I know a good bit about campaign finance. And I also know my way around a balance sheet too, the nuts-and-bolts of being a good Treasurer. But I’d also be a fresh voice in our County party, in a time when we may need a fresh perspective the most to translate all the 2020 Florida and Miami-Dade post-mortems into lasting change for the 2021/2022 cycle and beyond.
I appreciate your consideration of my background and candidacy for the position of Treasurer for our DEC.
Why Are You Running for Treasurer?
In a Treasurer, I believe we need a trustworthy leader with an organizer’s spirit who can get things done. As an activist, educator and business leader, I’ve embodied these traits in all that I do and believe I’m up to the task.
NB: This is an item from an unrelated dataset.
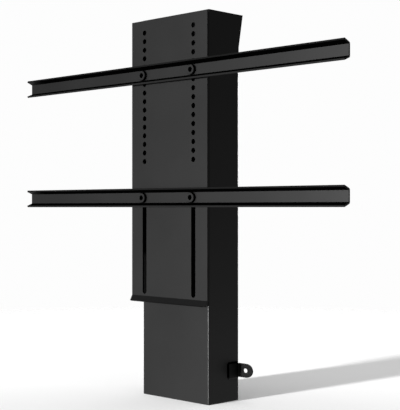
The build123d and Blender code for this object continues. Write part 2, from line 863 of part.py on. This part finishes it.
def rail_bolts(level, gap):
    seat = plate_front - gap - rail_sheet
    tail = plate_back + gap + washer_thickness + nut_thickness + bolt_tail
    length = tail - seat
    recess_bottom = bolt_head_height - bolt_recess_depth
    head = chamfer(rod(bolt_head_r, (0, bolt_head_height)).edges().group_by(Axis.Z)[-1], bolt_head_bevel)
    bolt = head + rod(bolt_r, (-length, 0))
    bolt -= rod(bolt_recess_r, (recess_bottom, bolt_head_height + overrun))
    bolt -= hexagon(bolt_socket_r, (recess_bottom - bolt_socket_depth, bolt_head_height))
    return group([Pos(side * hole_x, seat, level) * Rot(90, 0, 0) * bolt for side in both_sides])


def rail_washers(level, gap):
    one = ring(washer_r, bolt_r + running_gap, (0, washer_thickness))
    front = plate_back + gap
    return group([Pos(side * hole_x, front, level) * Rot(-90, 0, 0) * one for side in both_sides])


def rail_nuts(level, gap):
    one = hexagon(nut_r, (0, nut_thickness))
    one -= rod(bolt_r + running_gap, (-overrun, nut_thickness + overrun))
    front = plate_back + gap + washer_thickness
    return group([Pos(side * hole_x, front, level) * Rot(-90, 0, 0) * one for side in both_sides])


# Each piece goes to its own file
os.makedirs("parts", exist_ok=True)
bracket_right, bracket_left = mirrored(wall_bracket())
stiffener_right, stiffener_left = mirrored(side_stiffener())
pieces = {
    "base_plate": base_plate(),
    "column_shell": column_shell(),
    "column_collar": column_collar(),
    "stop_bumpers": stop_bumpers(),
    "upper_guide_pads": upper_guide_pads(),
    "service_cover": service_cover(),
    "service_cover_screws": service_cover_screws(),
    "wall_bracket_left": bracket_left,
    "wall_bracket_right": bracket_right,
    "bracket_welds": bracket_welds(),
    "cable_grommet": cable_grommet(),
    "gearbox_housing": gearbox_housing(),
    "gearbox_cover": gearbox_cover(),
    "gearbox_screws": gearbox_screws(),
    "spindle_bearings": spindle_bearings(),
    "motor_can": motor_can(),
    "motor_screws": motor_screws(),
    "motor_end_cap": motor_end_cap(),
    "motor_magnets": motor_magnets(),
    "motor_rotor": motor_rotor(),
    "motor_pinion": motor_pinion(),
    "spindle": spindle(),
    "spindle_gear": spindle_gear(),
    "spindle_stop_collar": spindle_stop_collar(),
    "switch_strip": switch_strip(),
    "strip_screws": strip_screws(),
    "limit_switches": limit_switches(),
    "control_box": control_box(),
    "control_box_lid": control_box_lid(),
    "control_board": control_board(),
    "control_box_screw": control_box_screw(),
    "mast_tube": mast_tube(),
    "mast_head": mast_head(),
    "lower_guide_pads": lower_guide_pads(),
    "nut_plate": nut_plate(),
    "drive_nut": drive_nut(),
    "drive_nut_screws": drive_nut_screws(),
    "hood": hood(),
    "hood_screws": hood_screws(),
    "mounting_plate": mounting_plate(),
    "side_stiffener_left": stiffener_left,
    "side_stiffener_right": stiffener_right,
    "plate_spacer": plate_spacer(),
    "spacer_screws": spacer_screws(),
    "upper_rail": rail(upper_rail_z, 0),
    "upper_rail_bolts": rail_bolts(upper_rail_z, 0),
    "upper_rail_washers": rail_washers(upper_rail_z, 0),
    "upper_rail_nuts": rail_nuts(upper_rail_z, 0),
    "lower_rail": rail(lower_rail_z, slide_gap),
    "lower_rail_bolts": rail_bolts(lower_rail_z, slide_gap),
    "lower_rail_washers": rail_washers(lower_rail_z, slide_gap),
    "lower_rail_nuts": rail_nuts(lower_rail_z, slide_gap),
}
for node, shape in pieces.items():
    save(shape, node)
print("gears: module", round(gear_module, 4), "distance", round(gear_distance, 3))
print("rails at", round(upper_rail_z, 3), round(lower_rail_z, 3), "hood top", hood_top)
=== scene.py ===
import bpy
import math
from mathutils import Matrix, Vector


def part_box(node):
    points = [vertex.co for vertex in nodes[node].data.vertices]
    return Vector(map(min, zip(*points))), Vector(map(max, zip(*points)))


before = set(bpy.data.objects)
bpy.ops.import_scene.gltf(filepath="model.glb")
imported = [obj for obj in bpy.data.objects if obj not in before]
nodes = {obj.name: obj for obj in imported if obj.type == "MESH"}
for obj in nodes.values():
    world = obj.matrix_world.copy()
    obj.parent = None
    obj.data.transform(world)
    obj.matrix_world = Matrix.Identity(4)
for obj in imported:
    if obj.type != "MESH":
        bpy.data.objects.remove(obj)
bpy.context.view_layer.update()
scene = bpy.context.scene
print("stage: frame loaded,", len(nodes), "nodes")


# Shader maths: a wrapped socket adds its Math nodes where it is used in an expression
class Wire:
    def __init__(self, owner, socket):
        self.owner = owner
        self.socket = socket

    def math(self, operation, first, second):
        return self.owner.add("ShaderNodeMath", {"operation": operation}, {0: first, 1: second})

    def __add__(self, other):
        return self.math("ADD", self, other)

    def __radd__(self, other):
        return self.math("ADD", other, self)

    def __sub__(self, other):
        return self.math("SUBTRACT", self, other)

    def __rsub__(self, other):
        return self.math("SUBTRACT", other, self)

    def __mul__(self, other):
        return self.math("MULTIPLY", self, other)

    def __rmul__(self, other):
        return self.math("MULTIPLY", other, self)

    def __truediv__(self, other):
        return self.math("DIVIDE", self, other)

    def __rtruediv__(self, other):
        return self.math("DIVIDE", other, self)

    def atMost(self, other):
        return self.math("MINIMUM", self, other)

    def atLeast(self, other):
        return self.math("MAXIMUM", self, other)

    def clipped(self, highest=1.0):
        return self.atLeast(0.0).atMost(highest)


# A Mix node's two inputs and its result, which have the same names for numbers and colours
mixSockets = {"FLOAT": (2, 3, 0), "RGBA": (6, 7, 2)}


# A node tree with one way to add a node: its settings first, then its sockets' values or links
class NodeTree:
    def __init__(self, tree):
        self.tree = tree

    def add(self, kind, settings=None, inputs=None, output=0):
        node = self.tree.nodes.new(kind)
        for key, value in (settings or {}).items():
            setattr(node, key, value)
        for key, value in (inputs or {}).items():
            self.feed(node.inputs[key], value)
        return Wire(self, node.outputs[output] if node.outputs else None)

    def feed(self, socket, value):
        if isinstance(value, Wire):
            self.tree.links.new(value.socket, socket)
        elif socket.type == "RGBA" and len(value) == 3:
            socket.default_value = (*value, 1)
        else:
            socket.default_value = value

    def coordinate(self, kind):
        return self.add("ShaderNodeTexCoord", output=kind)

    def split(self, vector):
        node = self.add("ShaderNodeSeparateXYZ", inputs={"Vector": vector}).socket.node
        return [Wire(self, output) for output in node.outputs]

    def blend(self, mask, first, second, kind="RGBA"):
        low, high, result = mixSockets[kind]
        inputs = {"Factor": mask, low: first, high: second}
        return self.add("ShaderNodeMix", {"data_type": kind}, inputs, output=result)


# One material and its shader
class Surface(NodeTree):
    def __init__(self, name, settings=None):
        self.material = bpy.data.materials.new(name)
        self.material.use_nodes = True
        super().__init__(self.material.node_tree)
        self.shader = self.tree.nodes["Principled BSDF"]
        for key, value in (settings or {}).items():
            self.set(key, value)

    def set(self, name, value):
        self.feed(self.shader.inputs[name], value)

    def place(self):
        return self.split(self.coordinate("Object"))

    def facing(self):
        return self.split(self.coordinate("Normal"))

    def noise(self, scale, detail=2.0, stretch=(1, 1, 1)):
        vector = self.add("ShaderNodeMapping", inputs={"Vector": self.coordinate("Object"), "Scale": stretch})
        return self.add("ShaderNodeTexNoise", inputs={"Vector": vector, "Scale": scale, "Detail": detail})

    def paintShade(self, unshaded, colour):
        # Where the mask is 0 the surface is painted shade: a bare dark matte one with no gloss
        matte = self.add("ShaderNodeBsdfDiffuse", inputs={"Color": colour})
        glossy = Wire(self, self.shader.outputs[0])
        mix = self.add("ShaderNodeMixShader", inputs={0: unshaded, 1: matte, 2: glossy})
        self.feed(self.tree.nodes["Material Output"].inputs["Surface"], mix)

    def bump(self, height, strength, distance):
        inputs = {"Strength": strength, "Distance": distance, "Height": height}
        self.set("Normal", self.add("ShaderNodeBump", inputs=inputs))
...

Additionally, I hold an MBA in Corporate Finance and Commercial Real Estate from UNC Chapel Hill, and have 5 years of direct work in finance, accounting, data analytics and campaign finance I believe would serve me well within the role.
Like you, I’m also still processing the 2020 election, what went right, and what went terribly wrong for us in Miami-Dade and Florida. That said, I think we need a G.R.O.W.T.H strategy for our county DEC and our state:
(1) GROW back our voter registration advantage.
(2) RELATIONAL organizing, all year-round. The grassroots peer-to-peer kind that empowers leaders to organize their friends in the community and LISTEN, deeply.
(3) OWN our message. Because our policies are WINNING (i.e. $15-hr wage amendment), but our message needs a RE-BRAND. I believe our relational organizing takeaways will better inform us along the way. I also, and personally, believe an economic-centered, pocketbook issues-focused message will resonate through 2022 and help us fight against “socialism” claims.
(4) WIN with inclusion. Because we’re the most diverse county in America; no group is a “monolith;” our African-American communities need re-investment, our Haitian-American communities need uplifting, and we need a “multi-flag strategy” across every Hispanic group that recognizes the rich and historic differences between our Puerto Rican and Cuban-, Colombian-, Nicaraguan-, Venezuelan-, and Mexican-American heritages. Every member of our coalition needs to see themselves in our collective vision.
(5) TEAM of Surrogates: a dream team of local Democratic surrogates - our DEC elected members, our rising bench of community leaders, electeds, activists - who can rapid response SPEAK to both the MEDIUM and the ISSUES of each group in our COALITION, OFTEN... and shut down GOP disinformation while uplifting our own message.
(6) HACK the System. We got a huge data “head start” in the 2008 and 2012 campaigns, but the Republicans have now more than surpassed us with micro-targeting. We may need to upgrade our thinking from “data-based” to “analytics-based” decision-making and “hack the system” with new digital ideas.
None of these ideas are original to me, nor do they represent an exhaustive list. Nor does each exist in a vacuum, as each work strategically in tandem. As I have said in the middle of this Pandemic, change is hard. It takes time. Yet, I’m still hopeful for our future, and you should be too. With that hope in tow, I believe that if we also listen and stay proximate to our communities’ issues, actively change the narrative, and persevere through times of discomfort... change will happen. It always does.
I thank you in advance for your questions and consideration of my candidacy.